In doing so, he allied himself with his southern colleagues in the senate to block every attempt to advance the cause of civil rights for decades. It took the supreme court to invoke school desegregation in 1954, but by 1960, little had been done to implement the decision. Jim Crow was still the way of life not only in the south, but to a somewhat lesser degree countrywide.

Suddenly, Johnson was vice-president. He’d always wanted to be president, but he was on the ticket only because JFK needed Texas to win, and he decided that one step closer to power was better than the Senate. As it turned out, he gave up any power he had. The Harvard-dominated cliques despised him, mocked him, called him Rufus Cornpone. Kennedy did not consult him. In power-hungry Washington, he was instantly i.d.’d as a man with none. He tried to retain some of his influence by engineering his constitutional role as president of the Senate into leading the Democratic caucus in the Senate, but that body was way too jealous of its role to allow an executive intruder into its legislative midst no matter how powerful he had once been.

Most of this, I more of less knew. What I didn’t know is how much LBJ and RFK hated–really, really hated–one another. I also didn’t realize how wise and strong JFK had been during the Cuban Missile Crisis. He had to hold off not only the Russians, but the cabinet hawks around him–LBJ included–who were convinced that the only way to handle the problem was to bomb the bases and invade the island. Makes you wonder what he would have done with the Vietnam crisis.

Then, in the midst of depression and despair over his nobodyness, came the assassination. Suddenly, it’s president LBJ. And he doesn’t get nearly enough credit for what happened in the first years in office.

I had no idea what an accomplishment it was to maintain the continuity of Kennedy’s staff and cabinet. They had followed JFK and his ideas into office. They were in no mood to serve under a countrified buffoon. But he persuaded them to stick around, most of them, appealing not only to their patriotism, but to their personal inclinations. One-on-one, he could sell anything to anyone, it was said of him. He knew what you wanted and how to assure you you’d get it without exactly promising. He knew where you were weak, knew how to threaten to exploit or promise to help you shore up that vulnerability. And nearly everyone stayed on for that first crucial year, when the country needed to know the government wasn’t going to fall apart.

Finally, most important came JFK’s legislative agenda. I’d always assumed that the civil rights bill and the war on poverty passed because of the post-assassination sympathy for JFK. Not so. JFK and even the tough-as-nails RFK were babes in the woods when it came to legislation. They didn’t know the rules, the men in charge, or how to maneuver their way through the legislative thickets. LBJ had made his life about all this. He was the protege of Senate “bulls” like Harry Byrd and Richard Russell. It was only his tutelage of inexperienced liberals like Hubert Humphrey, his combination of fawning and threatening the powers that were in both houses, and his expert strategizing that brought forth the most astounding civil rights legislation since emancipation and the 13th, 14th, and 15th amendments 100 years earlier.

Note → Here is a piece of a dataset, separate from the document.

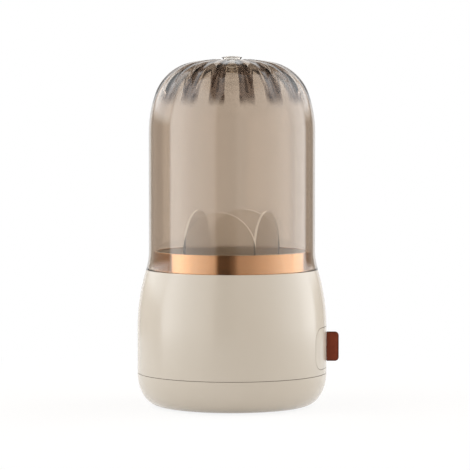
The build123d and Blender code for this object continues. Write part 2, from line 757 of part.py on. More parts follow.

Accomplishments it’s almost certain that Kennedy, given his inexperience in the congress and his refusal to consult his cornpone vice-president, would not have achieved. It’s worth reading this book for this story alone. Gives great insight, in my opinion, into Obama’s difficulties with congress. Make no mistake, LBJ’s sympathy for the legislation was real. He had an historic sympathy for the underdog, for equality, but it had always taken a back seat to his yearning for power. Now it was the source of his power, and he made the most of it.

Add to all this, Johnson’s sudden and monumental imposition of self-discipline to suppress the temper tantrums, the staff-bullying, the arm-waving expostulations that had made him such a lousy boss and ineffective public speaker all his public life, and you get an historic transformation of American society and a powerful man, both accomplished in an amazingly short period of time.

None of this remarkable record, however, canceled the history of venality, corruption, and cronyism that had been at the center of his existence all those years. he continued to manage his “blind” trust over unmonitored phone lines from the white house bedroom; he arranged and denied mergers to assure friendly newspaper, TV, and radio coverage; he dealt out favors and punishments in ways that were not simply power politics but plainly illegal.

So it is that this basically immoral man became the vehicle for creating the greatest legislative instruments for morality in the whole 20th century. And so it is that Robert Caro has given us not only one of the landmark works of American history, but delivered it in a style and structure that reads like one of the most exciting novels you’ll ever pick up.